Un rapport qui force des changements
Selon lui, la Vérificatrice générale aurait également mis le doigt sur ces problématiques constatées sur le terrain et par les professionnels du MIDI puisqu’il s’apprête, à la fin novembre, à publier un rapport pour les mettre en lumière. Depuis qu’il l’a en main, le MIDI s’emploierait donc à corriger certaines situations, surtout en région.
Il n’est pas question de rétablir les bureaux régionaux, mais plutôt d’ajouter des ressources avec Emploi Québec par exemple, notamment pour répondre aux besoins de main-d’œuvre des employeurs en région qui n’ont plus d’interlocuteur clair depuis plusieurs années. La mécanique resterait encore à finaliser.
Ces nouveaux investissements s’ajoutent à ceux, récurrents, promis aux organismes communautaires chargés d’accueillir les réfugiés, comme le Centre multiethnique de Québec, qui avait publiquement dénoncé le mois dernier la baisse de son financement deux ans après l’accueil de réfugiés syriens. Stéphane Reichold se réjouit de ce qui semble être un changement de cap important de la part du MIDI et espère que celui-ci sera durable tandis que le président du SPGQ, Richard Perron, se dit satisfait de savoir que les doléances de son organisation ont été entendues. Il se désole cependant qu’il ait fallu une crise avant d’agir.
INCAPABLE D'ACCOMPLIR SA MISSION
Depuis quelques années, Québec a démantelé pièce par pièce le ministère de l’Immigration, de la Diversité et de l’Inclusion (MIDI), si bien que celui-ci n’a plus la capacité d’accomplir sa mission de sélectionner et d’intégrer les immigrants.
C’est du moins le constat que tire le Syndicat des professionnelles et professionnels du gouvernement du Québec (SPGQ), qui a préparé un bulletin sombre de l’opération de «réforme administrative» engagée par le gouvernement du Québec il y a plusieurs années, qui a notamment mené à l’élimination de sept bureaux régionaux et de certains bureaux d’immigration à l’étranger.

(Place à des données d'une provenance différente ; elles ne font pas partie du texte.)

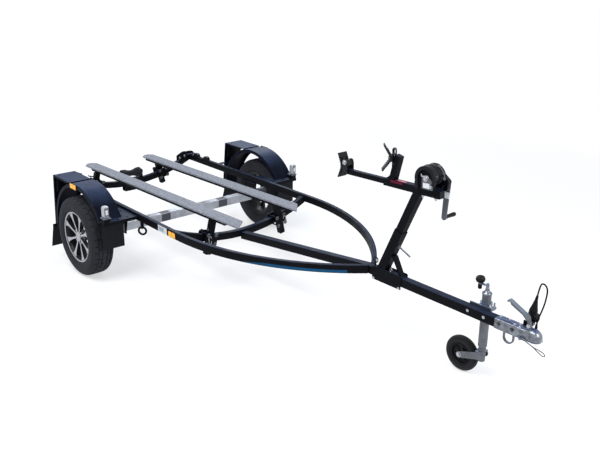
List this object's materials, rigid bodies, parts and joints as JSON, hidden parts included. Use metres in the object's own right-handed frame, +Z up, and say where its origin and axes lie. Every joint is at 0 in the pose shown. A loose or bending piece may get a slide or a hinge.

«Ça fait des années que nos délégués lancent des cris du cœur», affirme le président de l’organisation, Richard Perron, qui signale la détresse de ses fonctionnaires autrefois très engagés auprès des candidats à l’immigration ou des nouveaux arrivants et dont le travail a été remplacé bien souvent par de nouvelles technologies qui n’ont pas fait leurs preuves, selon lui. «On s’ouvre à de la fraude», cite-t-il en exemple comme conséquence possible de ce «désengagement» du MIDI.
DÉCALAGE TERRIBLE
M. Perron fait également valoir «le décalage terrible» entre le discours des politiciens et le terrain, surtout lorsqu’il y a des «crises d’immigration» comme celle des Syriens en 2015 et des Haïtiens au cours de l’été.
Il juge que «les bonnes questions» ne sont pas posées dans ces périodes troubles où la démagogie prédomine, notamment celle concernant l’expertise du gouvernement à les gérer mais surtout à les prévenir grâce à une meilleure planification de l’immigration dans la province.
Selon le président du syndicat, les ministres de l’Immigration, que ce soit autrefois Kathleen Weil et désormais David Heurtel, omettent notamment de dire qu’ils ont raté leur cible en 2015-2016 en ce qui a trait aux taux de francisation des nouveaux arrivants ou ceux d’immigrants en emploi arrivés depuis cinq ans ou moins.
QUELQUES CHIFFRES TIRÉS DE LA NOTE D'INFORMATION DU SYNDICAT
-Diminution de près du quart des employés professionnels travaillant au MIDI entre 2009 et 2017 (de 351 à 274)
-Diminution d’environ 13 millions $ des dépenses liées à la mission d’immigration et de francisation entre 2010 et 2015
-Le soutien financier du MIDI à l’action communautaire a diminué de 18 à 14 millions $ entre 2010 et 2015
-De 2010 à 2014, le MIDI a retourné 70 millions $ au fonds consolidé. Il s’agit essentiellement de l’argent reçu d’Ottawa pour l’intégration de nouveaux arrivants, mais qui est remis dans la cagnotte de l’État pour l’ensemble de son fonctionnement.
-45 % des effectifs de la Direction générale des technologies de l’information sont constitués de consultants.